Collective Investment Scheme Act applicability

The act is meant to protect investors and to ensure the proper functioning of the market for investment fund products. The provisions of the Collective Investment Scheme Act are applicable only if the funds accepted in the context of an ICO are managed by third parties.

Anti-Money Laundering Act applicability

The main purpose of the AMLA is to protect the financial system from money-laundering and financing of terrorism. Anyone who provides payment services, issues or manages a means of payment is considered a financial intermediary and thus a subject of the AMLA. The issue of payment tokens is considered issue of means of payment and is a subject of this regulation as long as the tokens can be transferred on a blockchain infrastructure. This may be the case of an ICO at the time or at a later date.

Anti-money laundering regulation is not applicable to utility tokens as long as the main purpose of the tokens is to provide digital access to a non-financial application of a blockchain technology.

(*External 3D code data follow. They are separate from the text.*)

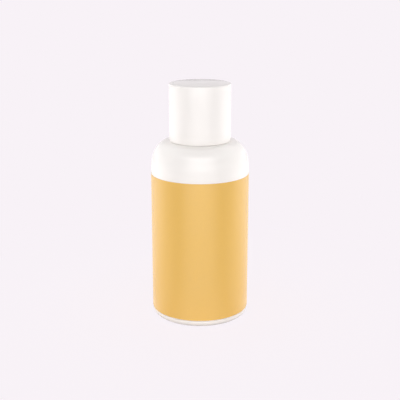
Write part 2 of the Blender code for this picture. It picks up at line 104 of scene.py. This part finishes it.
def arc(shape, centre, radii, start, end, steps):
    """Part of an ellipse in the plane of the outline, swept by one vertex. Angles are degrees
    up from straight out."""
    before = len(shape.verts)
    angle = math.radians(start)
    place = (centre[0] + radii[0] * math.cos(angle), 0, centre[1] + radii[0] * math.sin(angle))
    first = shape.verts.new(place)
    bmesh.ops.spin(
        shape, geom=[first], cent=(centre[0], 0, centre[1]), axis=(0, -1, 0), dvec=(0, 0, 0),
        angle=math.radians(end - start), steps=steps, use_merge=False, use_normal_flip=False,
        use_duplicate=False,
    )
    swept = shape.verts[:][before:]
    bmesh.ops.scale(
        shape, verts=swept, vec=(1, 1, radii[1] / radii[0]),
        space=Matrix.Translation((-centre[0], 0, -centre[1])),
    )
    return swept


def outline(shape, parts):
    """Joins corners (radius, level), rounded corners (radius, level, rounding) and arcs
    ("arc", centre, radii, start, end, steps) into one wire, closed unless both of its ends lie
    on the axis."""
    wire = []
    rounded = []
    for part in parts:
        if part[0] == "arc":
            wire += arc(shape, *part[1:])
            continue
        wire.append(shape.verts.new((part[0], 0, part[1])))
        if len(part) > 2:
            rounded.append((wire[-1], part[2]))
    for first, second in zip(wire, wire[1:]):
        if shape.edges.get((first, second)) is None:
            shape.edges.new((first, second))
    if max(wire[0].co.x, wire[-1].co.x) > touching:
        shape.edges.new((wire[-1], wire[0]))
    for vertex, rounding in rounded:
        bmesh.ops.bevel(
            shape, geom=[vertex], offset=rounding, segments=4, profile=0.5,
            affect="VERTICES", material=-1,
        )


def turn(shape, geometry, angle, steps):
    """Spins an outline or a face about the bottle's axis into a closed solid."""
    all_round = angle == math.tau
    bmesh.ops.spin(
        shape, geom=geometry, cent=(0, 0, 0), axis=(0, 0, 1), dvec=(0, 0, 0), angle=angle,
        steps=steps, use_merge=all_round, use_normal_flip=False, use_duplicate=False,
    )
    bmesh.ops.remove_doubles(shape, verts=shape.verts, dist=touching)
    bmesh.ops.recalc_face_normals(shape, faces=shape.faces)


def spun(parts, sides):
    """The outline turned all the way round."""
    shape = bmesh.new()
    outline(shape, parts)
    turn(shape, shape.verts[:] + shape.edges[:], math.tau, sides)
    return shape


def laid(shape, near):
    """Turns a shape made along Z onto the outlet's axis, from y = -near outwards."""
    upright_to_outlet = Matrix.Rotation(math.pi / 2, 4, "X")
    bmesh.ops.transform(
        shape, verts=shape.verts,
        matrix=Matrix.Translation((0, -near, outlet_level)) @ upright_to_outlet,
    )
    return shape


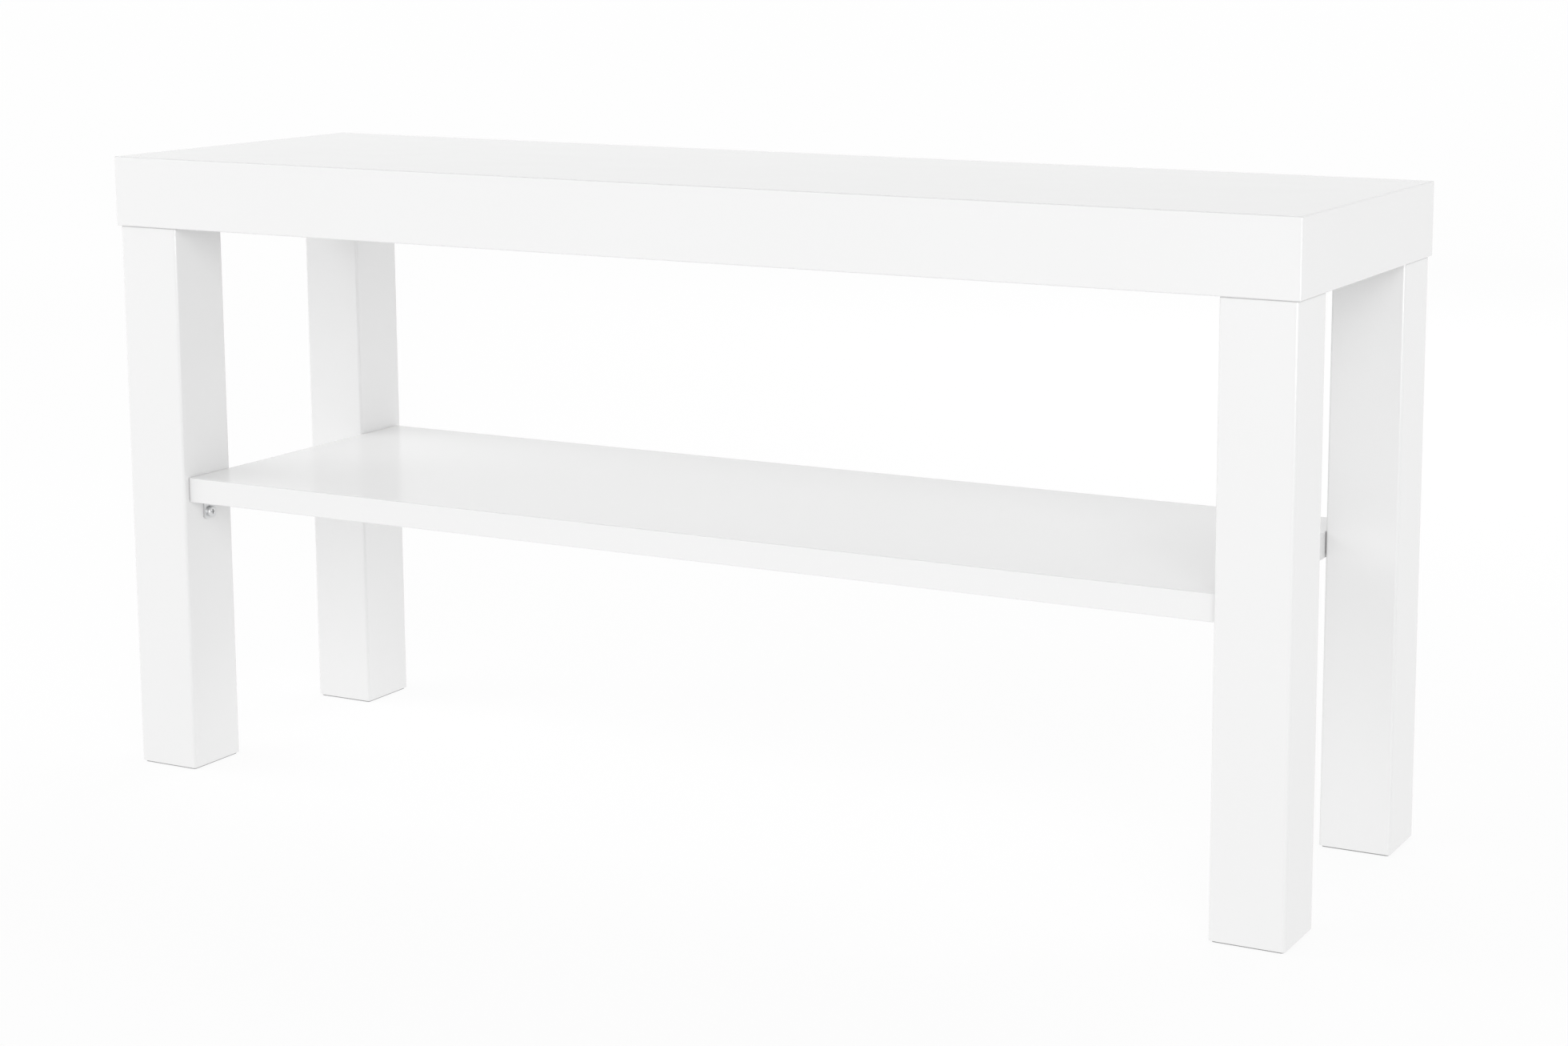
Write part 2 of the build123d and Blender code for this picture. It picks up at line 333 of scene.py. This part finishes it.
def zinc_plated_steel(name, finishes):
    """Bright zinc plate with duller patches and fine rolling marks."""
    patch_size, mark_width, mark_depth = 0.003, 0.0004, 0.000006
    smoothest, patch_spread, mark_spread = 0.2, 0.18, 0.08  # roughness, and what is added to it
    material, graph, place = new_finish(name)
    patches = graph.noise(place, size=patch_size, detail=3)
    marks = graph.noise(place, size=mark_width, stretch=(1, 12, 1))
    close_finish(graph, {
        "Base Color": graph.blend(patches, opaque(finishes.zinc_colour), opaque(finishes.zinc_shade)),
        "Metallic": 1.0,
        "Roughness": patches * patch_spread + marks * mark_spread + smoothest,
        "Normal": graph.bump(marks, mark_depth),
    })
    return material


def glide_plastic(name, finishes):
    """Hard plastic with a fine spark-eroded texture."""
    grain_size, grain_depth, drift_size = 0.0005, 0.00002, 0.01
    smoothest, grain_spread = 0.45, 0.15
    worn_share = 0.9  # brightness of the darker parts
    material, graph, place = new_finish(name)
    grain = graph.noise(place, size=grain_size)
    drift = graph.noise(place, size=drift_size)
    worn = dimmed(finishes.glide_colour, worn_share)
    close_finish(graph, {
        "Base Color": graph.blend(drift, opaque(finishes.glide_colour), worn),
        "Roughness": grain * grain_spread + smoothest,
        "Normal": graph.bump(grain, grain_depth),
    })
    return material


def particleboard(name, finishes):
    """Pressed wood chips of mixed shades, with open pores between them."""
    chips_per_metre = (300, 300, 700)
    dust_size, pore_depth = 0.0012, 0.0002
    chip_share, dust_share, pore_share = 0.7, 0.3, 0.6
    smoothest, dust_spread = 0.75, 0.15
    material, graph, place = new_finish(name)
    chips = graph.add("Mapping", {"vector_type": "POINT"}, {"Vector": place, "Scale": chips_per_metre})
    shade = graph.add("TexVoronoi", {}, {"Vector": chips, "Scale": 1.0, "Randomness": 1.0}, "Color")
    pores = graph.add("TexVoronoi", {}, {"Vector": chips, "Scale": 1.0, "Randomness": 1.0}, "Distance")
    lightness = graph.add("SeparateColor", {}, {"Color": shade}, "Red")
    dust = graph.noise(place, size=dust_size, detail=4)
    tone = lightness * chip_share + dust * dust_share
    close_finish(graph, {
        "Base Color": graph.blend(tone, opaque(finishes.chip_dark), opaque(finishes.chip_light)),
        "Roughness": dust * dust_spread + smoothest,
        "Normal": graph.bump(dust - pores * pore_share, pore_depth),
    })
    return material


def kraft_paper(name, finishes):
    """Brown paper with darker fibres."""
    fibre_width, fibre_depth = 0.0008, 0.00005
    smoothest, fibre_spread = 0.85, 0.1
    fibre_share = 0.7  # brightness of the fibres
    material, graph, place = new_finish(name)
    fibres = graph.noise(place, size=fibre_width, detail=6, stretch=(4, 4, 1))
    deeper = dimmed(finishes.paper_colour, fibre_share)
    close_finish(graph, {
        "Base Color": graph.blend(fibres, opaque(finishes.paper_colour), deeper),
        "Roughness": fibres * fibre_spread + smoothest,
        "Normal": graph.bump(fibres, fibre_depth),
    })
    return material


FINISHES = {
    "white_lacquered_board": white_lacquered_board,
    "white_edging": white_edging,
    "white_foil_fibreboard": white_foil_fibreboard,
    "particleboard": particleboard,
    "kraft_paper": kraft_paper,
    "zinc_plated_steel": zinc_plated_steel,
    "glide_plastic": glide_plastic,
}


def finish_of(slot):
    """The finish of one of the record's slots, made the first time that it is asked for."""
    name = slot + "_finish"
    return bpy.data.materials.get(name) or FINISHES[slot](name, bpy.context.scene.table_finishes)


# --- mesh tools ---
def block(low, high):
    """A closed box between two corners."""
    mesh = bmesh.new()
    bmesh.ops.create_cube(mesh, size=1.0)
    low, high = Vector(low), Vector(high)
    bmesh.ops.scale(mesh, vec=high - low, verts=mesh.verts)
    bmesh.ops.translate(mesh, vec=(low + high) / 2, verts=mesh.verts)
    return mesh


def turned(profile, steps):
    """A surface turned about Z from (radius, height) points, closed if they start and end on the axis."""
    mesh = bmesh.new()
    points = [mesh.verts.new((radius, 0, height)) for radius, height in profile]
    lines = [mesh.edges.new(ends) for ends in zip(points, points[1:])]
    bmesh.ops.spin(
        mesh, geom=points + lines, axis=(0, 0, 1), angle=math.tau, steps=steps, use_merge=True
    )
    bmesh.ops.remove_doubles(mesh, verts=mesh.verts, dist=TINY)
    bmesh.ops.recalc_face_normals(mesh, faces=mesh.faces)
    return mesh


def level(edge, axis, value):
    """Whether both ends of an edge lie at that value on an axis."""
    return all(abs(vertex.co[axis] - value) < TINY for vertex in edge.verts)


def along(edge, axis):
    """Whether an edge runs along an axis."""
    start, end = (vertex.co for vertex in edge.verts)
    return all(abs(start[other] - end[other]) < TINY for other in (X, Y, Z) if other != axis)


def round_edges(mesh, edges, radius, steps):
    """Rounds edges to a radius; a single step is a chamfer."""
    bmesh.ops.bevel(
        mesh, geom=edges, offset=radius, segments=steps, profile=ROUND_PROFILE, affect="EDGES",
        clamp_overlap=True,
    )


def loose_object(mesh, name):
    data = bpy.data.meshes.new(name)
    mesh.to_mesh(data)
    mesh.free()
    made = bpy.data.objects.new(name, data)
    bpy.context.scene.collection.objects.link(made)
    return made


def cut(mesh, tool):
    """Takes one closed solid out of another."""
    body, cutter = loose_object(mesh, "cut_body"), loose_object(tool, "cut_tool")
    modifier = body.modifiers.new("cut", "BOOLEAN")
    modifier.object = cutter
    modifier.solver = "EXACT"
    left_over = bmesh.new()
    left_over.from_object(body, bpy.context.evaluated_depsgraph_get())
    for used in (body, cutter):
        data = used.data
        bpy.data.objects.remove(used)
        bpy.data.meshes.remove(data)
    return left_over


def drill(mesh, mouth, direction, diameter, depth):
    """Drills a round hole along a direction, as far behind its mouth as into it."""
    radius = diameter / 2
    bit = turned([(0, -depth), (radius, -depth), (radius, depth), (0, depth)], CIRCLE_STEPS)
    bmesh.ops.transform(bit, matrix=standing_on(mouth, direction), verts=bit.verts)
    return cut(mesh, bit)


def standing_on(seat, direction):
    """Turns +Z to a direction and moves the origin to a seat."""
    return Matrix.Translation(seat) @ Vector(direction).to_track_quat("Z", "Y").to_matrix().to_4x4()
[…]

On the other hand, the AMLA gives rise to a range of due diligence requirements such as establishing the identity of the beneficial owner and the obligation to affiliate to a self-regulatory organization or be a subject of FINMA’s direct supervision.

These requirements can be fulfilled by having the funds accepted using a financial intermediary who is a subject of AMLA in Switzerland and who exercises on behalf of the ICO organizer the due diligence requirements. In this case, the ICO doesn’t have to be an affiliate of a self-regulatory organization or be licensed by FINMA.

Under FINMA’s current practice, the exchange of cryptocurrencies for money or for different cryptocurrencies falls under the AMLA provisions. The same principle is applied to the offering of services to transfer tokens, if the service provider maintains the private key, acting as a custody wallet provider.

Following further consolidation of its supervisory practice in relation to ICOs and/other changes in the financial market legislation, FINMA may decide to publish its interpretation in the form of a circular.